Changement climatique et hydropériode des mares : un impact insoupçonné pour les amphibiens
L’observation de jeunes amphibiens métamorphosés au printemps signifie que la reproduction a fonctionné et que la population est pérenne. En général, les larves restent entre deux et trois mois dans l’eau avant la métamorphose. Chez beaucoup d’espèces, le temps de développement larvaire peut être réduit et la métamorphose accélérée en cas d’assèchement rapide de la mare. Ce processus physiologique permet aux jeunes individus de survivre à des évènements de sécheresse inopinés. Cependant, une récente étude nous éclaire sur l’effet négatif d’une hydropériode* trop courte sur la dynamique des populations. Une équipe de chercheurs américains a en effet montré que chez Rana pipiens, une grenouille des zones tempérées d’Amérique du Nord, une hydropériode réduite induit des effets en cascade sur plusieurs paramètres démographiques importants pour la survie des populations (Brannely et al. 2019).

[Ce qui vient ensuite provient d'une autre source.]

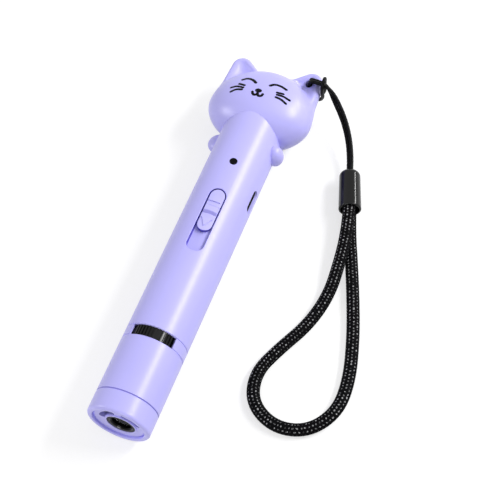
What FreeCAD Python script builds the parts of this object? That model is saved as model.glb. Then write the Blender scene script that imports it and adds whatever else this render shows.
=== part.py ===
"""Cat-headed laser pointer pen with a wrist lanyard, as separate pieces in millimetres.

The pen lies on its back on the floor: +Y runs from the lens end to the ears, +Z is up out of
the face, +X is the charging-port side, and the origin is under the middle of the pen.
Pieces are drawn in an upright frame (z from the lens face to the ears, -y out of the face, +x to
the viewer's right) and then laid down by their Placement.  The switch line of the barrel is
turned a few degrees round from the face line of the head, as on the photographed pen.
"""
import FreeCAD, Part
import math
import os
import Sketcher

Vector = FreeCAD.Vector
Rotation = FreeCAD.Rotation
Placement = FreeCAD.Placement

doc = FreeCAD.newDocument("cat_laser_pointer")
sheet = doc.addObject("Spreadsheet::Sheet", "dim")

SIZES = [
    ("barrel_radius", 11.0, "outside radius of the pen barrel"),
    ("barrel_wall", 1.5, "wall of the barrel and of the front sleeve"),
    ("seam_bevel", 0.28, "small bevel on each edge of a barrel seam"),
    ("press_gap", 0.02, "radial gap of a pressed or glued fit"),
    ("slide_gap", 0.3, "gap round pieces that move"),
    ("cap_seam", 7.6, "lens face to the seam of the front cap"),
    ("window_front", 28.0, "lens face to the near edge of the wheel window"),
    ("window_width", 4.0, "width of the wheel window along the pen"),
    ("window_half_angle", 43.5, "half of the wheel window's angle round the barrel"),
    ("window_shift", -1.5, "middle of the wheel window, round from the switch line"),
    ("frame_length", 153.6, "twice the lens face's distance from the frame's origin"),
    ("barrel_turn", 9.0, "turn of the switch line from the face line"),
    ("rim_lip", 1.9, "width of the rounded rim of the cap"),
    ("rim_round", 1.1, "rounding of the cap's rim"),
    ("lip_round", 0.35, "rounding of the rim's inner edge"),
    ("edge_round", 0.2, "rounding of small moulded edges"),
    ("recess_depth", 0.85, "depth of the cap's face below the rim"),
    ("groove_edge", 8.7, "radius of the cap's face inside its groove"),
    ("groove_depth", 1.3, "depth of the groove inside the cap's rim"),
    ("floor_thick", 1.6, "thickness of the cap's face"),
    ("boss_radius", 5.5, "outside radius of the lip round the lens ring"),
    ("boss_drop", 0.5, "rim to the top of that lip"),
    ("lens_aside", 0.85, "pen axis to the middle of the lens ring, to the right"),
    ("ring_radius", 5.0, "outside radius of the black lens ring"),
    ("ring_drop", 0.65, "rim to the front of the lens ring"),
    ("ring_mouth", 4.1, "radius of the lens ring's bevel at the front"),
    ("ring_bore", 3.5, "clear radius of the lens ring"),
    ("ring_back", 6.6, "lens face to the back of the lens ring"),
    ("lens_front", 2.4, "lens face to the front of the lens window"),
    ("lens_thick", 1.2, "thickness of the lens window"),
    ("lens_radius", 4.2, "radius of the lens window"),
    ("slot_inner", 5.65, "inner radius of the two lamp windows"),
    ("slot_outer", 7.75, "outer radius of the two lamp windows"),
    ("slot_angle", 44.0, "face line to the middle of a lamp window"),
    ("slot_half_angle", 25.0, "half of a lamp window's straight angle"),
    ("spigot_length", 3.0, "length of the cap's spigot in the sleeve"),
    ("spigot_wall", 0.8, "wall of the cap's spigot"),
    ("lamp_radius", 1.0, "radius of the two small lamps"),
    ("lamp_flange", 1.1, "radius of the flange of a lamp"),
    ("lamp_circle", 6.75, "lens ring's middle to the middle of a lamp"),
    ("lamp_tip", 4.0, "lens face to the tip of a lamp"),
    ("lamp_board_front", 9.0, "lens face to the lamp board"),
    ("board_thick", 1.0, "thickness of the round boards"),
    ("lamp_board_bore", 4.2, "radius of the hole in the lamp board"),
    ("wheel_radius", 8.35, "outside radius of the pattern wheel"),
    ("wheel_offset", 2.6, "pen axis to the wheel's axle, towards the switch line"),
    ("wheel_gap", 0.15, "gap on each side of the wheel in its window"),
    ("rib_count", 44.0, "number of finger ribs on the wheel"),
    ("rib_depth", 0.45, "depth of a groove between ribs"),
    ("rib_groove", 0.5, "width of a groove between ribs"),
    ("axle_radius", 0.78, "radius of the wheel's axle"),
    ("axle_gap", 0.06, "running gap round the axle"),
    ("cell_count", 5.0, "number of pattern cells in the wheel"),
    ("cell_radius", 0.8, "clear radius of a pattern cell"),
    ("film_radius", 1.0, "radius of a pattern film"),
    ("film_thick", 0.3, "thickness of a pattern film"),
    ("plate_thick", 2.0, "thickness of the wheel carriage's plates"),
    ("plate_gap", 0.4, "gap between a carriage plate and the wheel window"),
    ("beam_radius", 1.2, "radius of the beam holes in the carriage"),
    ("strut_width", 8.0, "width of the carriage's strut"),
    ("strut_inner", 7.5, "pen axis to the strut's inner face"),
    ("ribbon_width", 3.0, "width of the lamp ribbon"),
    ("ribbon_thick", 0.25, "thickness of the lamp ribbon"),
    ("ribbon_height", 6.9, "pen axis to the ribbon's inner face"),
    ("laser_radius", 4.5, "outside radius of the laser housing"),
    ("laser_length", 12.0, "length of the laser housing"),
    ("laser_wall", 1.4, "wall of the laser housing"),
    ("laser_sleeve", 0.9, "wall of the carriage's tube round the laser"),
    ("board_front", 52.0, "lens face to the front edge of the main board"),
    ("board_back", 117.0, "lens face to the back edge of the main board"),
    ("main_board_half", 8.2, "half width of the main board"),
    ("main_board_face", 1.3, "pen axis to the main board's upper face"),
    ("main_board_thick", 1.2, "thickness of the main board"),
    ("ledge_depth", 1.2, "height of the ledges that carry the main board"),
    ("recess_front", 63.0, "lens face to the near end of the switch recess"),
    ("recess_length", 26.2, "length of the switch recess"),
    ("recess_width", 6.15, "width of the switch recess"),
    ("recess_floor", 9.0, "pen axis to the floor of the switch recess"),
    ("recess_plate", 1.2, "thickness of the recess floor"),
    ("knob_length", 17.1, "length of the switch knob"),
    ("knob_width", 5.2, "width of the switch knob"),
    ("knob_under", 0.1, "gap under the sliding knob"),
    ("knob_top", 10.6, "pen axis to the knob's curved face"),
    ("knob_relief", 10.96, "pen axis to the top of the knob's ribs and arrows"),
    ("knob_rib", 0.5, "width of a thin rib on the knob"),
    ("knob_rib_place", 3.6, "knob's middle to a thin rib"),
    ("ridge_foot", 1.85, "half width of the finger ridge at its foot"),
    ("ridge_crest", 0.8, "half width of the finger ridge at its crest"),
    ("ridge_top", 11.2, "pen axis to the crest of the finger ridge"),
    ("ridge_margin", 0.25, "side of the knob to the end of the finger ridge"),
    ("arrow_radius", 2.1, "corner radius of the arrows on the knob"),
    ("arrow_place", 4.85, "knob middle to the middle of an arrow"),
    ("knob_travel", 8.4, "travel of the switch knob"),
    ("stem_half", 1.6, "half width of the knob's stem"),
    ("stem_length", 3.0, "length of the knob's stem"),
    ("stem_shift", 2.6, "knob's middle to its stem, towards the head"),
    ("stem_end", 6.0, "pen axis to the end of the knob's stem"),
    ("retainer_thick", 0.8, "thickness of the knob's retainer"),
    ("retainer_half", 2.7, "half width of the knob's retainer"),
    ("retainer_length", 7.4, "length of the knob's retainer"),
    ("lever_half", 0.75, "half width of the switch lever"),
    ("lever_length", 1.6, "length of the switch lever"),
    ("lever_top", 7.1, "pen axis to the top of the switch lever"),
    ("switch_half", 2.5, "half width of the slide switch body"),
    ("switch_height", 3.2, "height of the slide switch body"),
    ("port_place", 92.8, "lens face to the middle of the charging port"),
    ("port_offset", 2.9, "pen axis to the middle of the port, towards the face"),
    ("port_length", 9.0, "outside length of the port's shell"),
    ("port_height", 3.2, "outside height of the port's shell"),
    ("port_wall", 0.3, "wall of the port's shell"),
    ("port_depth", 7.0, "depth of the port's shell"),
    ("port_mouth", 10.1, "pen axis to the mouth of the port's shell"),
    ("port_clear", 0.1, "gap round the port in the barrel wall"),
    ("tongue_length", 6.6, "length of the port's tongue"),
    ("tongue_thick", 0.7, "thickness of the port's tongue"),
    ("light_place", 101.3, "lens face to the indicator light"),
    ("light_radius", 1.4, "radius of the indicator light"),
    ("light_flange", 1.9, "radius of the indicator's flange"),
    ("light_drop", 0.12, "barrel's surface down to the indicator's face"),
    ("chip_height", 0.8, "height of the indicator's chip"),
    ("cell_body_radius", 4.4, "radius of the battery"),
    ("cell_body_length", 44.0, "length of the battery"),
    ("cell_body_front", 57.0, "lens face to the front of the battery"),
    ("tab_thick", 0.25, "thickness of the battery tabs"),
    ("tab_half", 1.5, "half width of the battery tabs"),
    ("neck_front", 125.8, "barrel's end under the face, taken 12 mm out"),
    ("neck_back", 119.2, "barrel's end at the back, taken 12 mm out"),
    ("tenon_radius", 10.0, "radius of the barrel's tenon in the head"),
    ("tenon_wall", 1.4, "wall of the barrel's tenon"),
    ("tenon_end", 131.0, "lens face to the end of the tenon"),
    ("plug_thick", 2.0, "thickness of the tail plug's flange"),
    ("head_middle", 130.485, "lens face to the widest part of the head"),
    ("head_half_width", 19.62, "half width of the head"),
    ("head_half_depth", 12.36, "half depth of the head"),
    ("head_above", 17.69, "head above its widest part"),
    ("head_below", 13.53, "head below its widest part"),
    ("head_forward", 0.33, "pen axis to the head's middle plane"),
    ("head_aside", -0.7, "pen axis to the head's middle, to the right"),
    ("ear_top", 152.76, "lens face to the ear tips"),
    ("head_wall", 1.7, "wall of the head shells"),
    ("hump_end", 126.5, "lens face to the end of the neck at the back of the head"),
    ("socket_wall", 1.4, "wall round the tenon inside the head"),
    ("ear_tip_in", 5.76, "side of the head in to the middle of an ear's tip rounding"),
    ("ear_tip_round", 3.96, "rounding of an ear's tip"),
    ("ear_thick", 6.4, "thickness of an ear"),
    ("ear_forward", 0.5, "middle of an ear in front of the pen axis"),
    ("ear_round", 2.3, "rounding of an ear's edges"),
    ("scoop_half_width", 4.3, "half width of the hollow in an ear"),
    ("scoop_half_length", 5.2, "half length of the hollow in an ear"),
    ("scoop_half_depth", 3.0, "half depth of the form that hollows an ear"),
    ("scoop_out", 5.2, "pen axis to the middle of that form"),
    ("ear_hole_radius", 1.55, "radius of the lanyard hole in the ear"),
    ("ear_hole_in", 6.82, "side of the head in to the lanyard hole"),
    ("ear_hole_drop", 4.76, "ear tips down to the lanyard hole"),
    ("paw_place", 114.8, "lens face to the middle of a paw"),
    ("left_paw_angle", -97.0, "face line to the middle of the left paw"),
    ("left_paw_out", 4.1, "how far the left paw stands out"),
    ("left_paw_half_width", 2.7, "half width of the left paw"),
    ("left_paw_half_length", 3.9, "half length of the left paw"),
    ("right_paw_angle", 91.0, "face line to the middle of the right paw"),
    ("right_paw_out", 3.2, "how far the right paw stands out"),
    ("right_paw_half_width", 4.4, "half width of the right paw"),
    ("right_paw_half_length", 3.3, "half length of the right paw"),
    ("tether_radius", 0.7, "radius of the thin tether cord"),
    ("loop_half_width", 2.25, "half width of the flat wrist cord"),
    ("loop_half_thick", 1.6, "half thickness of the flat wrist cord"),
    ("bead_length", 16.2, "length of the lanyard bead"),
    ("bead_top_radius", 3.75, "radius of the bead at its domed top"),
    ("bead_foot_radius", 4.05, "radius of the bead at its mouth"),
    ("bead_dome_round", 2.08, "rounding of the bead's top"),
    ("bead_foot_round", 0.45, "rounding of the bead's mouth"),
    ("bead_bore", 3.42, "radius of the bead's mouth bore"),
    ("bead_neck", 7.0, "length of the bead's top hole"),
    ("core_front", 4.0, "bead's top to the joint of the two cords inside it"),
    ("core_back", 9.5, "bead's top to the far end of that joint"),
    ("bead_eye", 1.62, "radius of the bead's top hole"),
]
for row, (alias, value, note) in enumerate(SIZES, 1):
    sheet.set("A%d" % row, note)
    sheet.set("B%d" % row, repr(value))
    sheet.setAlias("B%d" % row, alias)
doc.recompute()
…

Les larves qui se développent dans des mares qui s’assèchent rapidement ont une plus petite taille à la métamorphose, et voient leur taux de survie réduit en comparaison aux jeunes métamorphosés dans des mares avec une hydropériode plus longue. L’assèchement rapide de la mare induit également un taux de survie supérieur pour les mâles. Enfin, les défenses immunitaires des jeunes métamorphosés dans les mares à hydropériode courte sont réduites, à cause d’un épiderme plus fin, les rendant plus sensibles aux maladies infectieuses. Ainsi, chez certaines espèces d’amphibiens, l’observation de métamorphes au printemps n’est pas suffisante pour garantir l’efficacité des mares et s’assurer de la survie à long terme des populations. L’hydropériode est importante, et doit être prise en compte dans les recommandations de gestion des mares pour les amphibiens.
*durée de mise en eau d’une mare
Brannely L.A., Ohmer M.E.B., Saenz V., Richards-Zawacki C.L. (2019). Effects of hydroperiod on growth, development, survival, and immune defenses in a temperate amphibian. Functional Ecology, 33 (10): 1952-1961.